» SET EXERCISE
Will you give the material below again, every line exactly as it is?

» AVAILABLE DATA
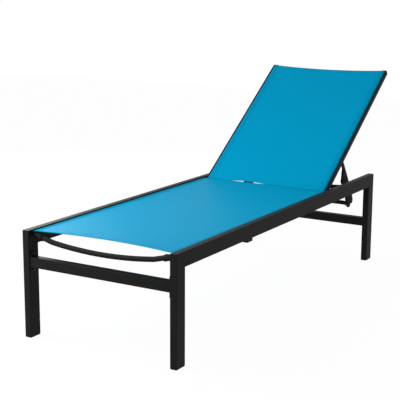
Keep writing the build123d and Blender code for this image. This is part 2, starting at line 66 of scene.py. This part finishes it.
def newGroup(name, inputs, outputs):
    group = bpy.data.node_groups.new(name, "ShaderNodeTree")
    for label, kind, value in inputs:
        socket = group.interface.new_socket(name=label, in_out="INPUT", socket_type=kind)
        if value is not None:
            socket.default_value = value
    for label, kind in outputs:
        group.interface.new_socket(name=label, in_out="OUTPUT", socket_type=kind)
    return group, group.nodes.new("NodeGroupInput"), group.nodes.new("NodeGroupOutput")


def feed(tree, socket, value):
    # a socket takes either a plain value or the output of another node
    if isinstance(value, (int, float, tuple)):
        socket.default_value = value
    else:
        tree.links.new(value, socket)


def mathNode(tree, operation, *values):
    node = tree.nodes.new("ShaderNodeMath")
    node.operation = operation
    for socket, value in zip(node.inputs, values):
        feed(tree, socket, value)
    return node.outputs[0]


def noiseNode(tree, vector, scale, detail):
    node = tree.nodes.new("ShaderNodeTexNoise")
    node.inputs["Detail"].default_value = detail
    feed(tree, node.inputs["Vector"], vector)
    feed(tree, node.inputs["Scale"], scale)
    return node.outputs["Fac"]


def mixColour(tree, factor, first, second):
    node = tree.nodes.new("ShaderNodeMix")
    node.data_type = "RGBA"
    # the factor and the two colour sockets
    for index, value in ((0, factor), (6, first), (7, second)):
        feed(tree, node.inputs[index], value)
    return node.outputs[2]


def splitVector(tree, vector):
    node = tree.nodes.new("ShaderNodeSeparateXYZ")
    tree.links.new(vector, node.inputs[0])
    return node.outputs


def newMaterial(name):
    material = bpy.data.materials.new(name)
    material.use_nodes = True
    tree = material.node_tree
    return material, tree, tree.nodes["Principled BSDF"]


def placeGroup(tree, group, values):
    node = tree.nodes.new("ShaderNodeGroup")
    node.node_tree = group
    for label, value in values.items():
        node.inputs[label].default_value = value
    return node


def addBump(tree, shader, height, look):
    bump = tree.nodes.new("ShaderNodeBump")
    bump.inputs["Strength"].default_value = look["bump"]
    bump.inputs["Distance"].default_value = look["bumpDepth"]
    if "edgeRadius" in look:
        rounded = tree.nodes.new("ShaderNodeBevel")
        rounded.inputs["Radius"].default_value = look["edgeRadius"]
        tree.links.new(rounded.outputs[0], bump.inputs["Normal"])
    tree.links.new(height, bump.inputs["Height"])
    tree.links.new(bump.outputs[0], shader.inputs["Normal"])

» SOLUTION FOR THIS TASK
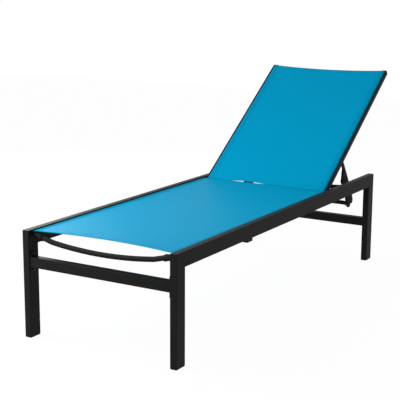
Keep writing the build123d and Blender code for this image. This is part 2, starting at line 66 of scene.py. This part finishes it.
def newGroup(name, inputs, outputs):
    group = bpy.data.node_groups.new(name, "ShaderNodeTree")
    for label, kind, value in inputs:
        socket = group.interface.new_socket(name=label, in_out="INPUT", socket_type=kind)
        if value is not None:
            socket.default_value = value
    for label, kind in outputs:
        group.interface.new_socket(name=label, in_out="OUTPUT", socket_type=kind)
    return group, group.nodes.new("NodeGroupInput"), group.nodes.new("NodeGroupOutput")


def feed(tree, socket, value):
    # a socket takes either a plain value or the output of another node
    if isinstance(value, (int, float, tuple)):
        socket.default_value = value
    else:
        tree.links.new(value, socket)


def mathNode(tree, operation, *values):
    node = tree.nodes.new("ShaderNodeMath")
    node.operation = operation
    for socket, value in zip(node.inputs, values):
        feed(tree, socket, value)
    return node.outputs[0]


def noiseNode(tree, vector, scale, detail):
    node = tree.nodes.new("ShaderNodeTexNoise")
    node.inputs["Detail"].default_value = detail
    feed(tree, node.inputs["Vector"], vector)
    feed(tree, node.inputs["Scale"], scale)
    return node.outputs["Fac"]


def mixColour(tree, factor, first, second):
    node = tree.nodes.new("ShaderNodeMix")
    node.data_type = "RGBA"
    # the factor and the two colour sockets
    for index, value in ((0, factor), (6, first), (7, second)):
        feed(tree, node.inputs[index], value)
    return node.outputs[2]


def splitVector(tree, vector):
    node = tree.nodes.new("ShaderNodeSeparateXYZ")
    tree.links.new(vector, node.inputs[0])
    return node.outputs


def newMaterial(name):
    material = bpy.data.materials.new(name)
    material.use_nodes = True
    tree = material.node_tree
    return material, tree, tree.nodes["Principled BSDF"]


def placeGroup(tree, group, values):
    node = tree.nodes.new("ShaderNodeGroup")
    node.node_tree = group
    for label, value in values.items():
        node.inputs[label].default_value = value
    return node


def addBump(tree, shader, height, look):
    bump = tree.nodes.new("ShaderNodeBump")
    bump.inputs["Strength"].default_value = look["bump"]
    bump.inputs["Distance"].default_value = look["bumpDepth"]
    if "edgeRadius" in look:
        rounded = tree.nodes.new("ShaderNodeBevel")
        rounded.inputs["Radius"].default_value = look["edgeRadius"]
        tree.links.new(rounded.outputs[0], bump.inputs["Normal"])
    tree.links.new(height, bump.inputs["Height"])
    tree.links.new(bump.outputs[0], shader.inputs["Normal"])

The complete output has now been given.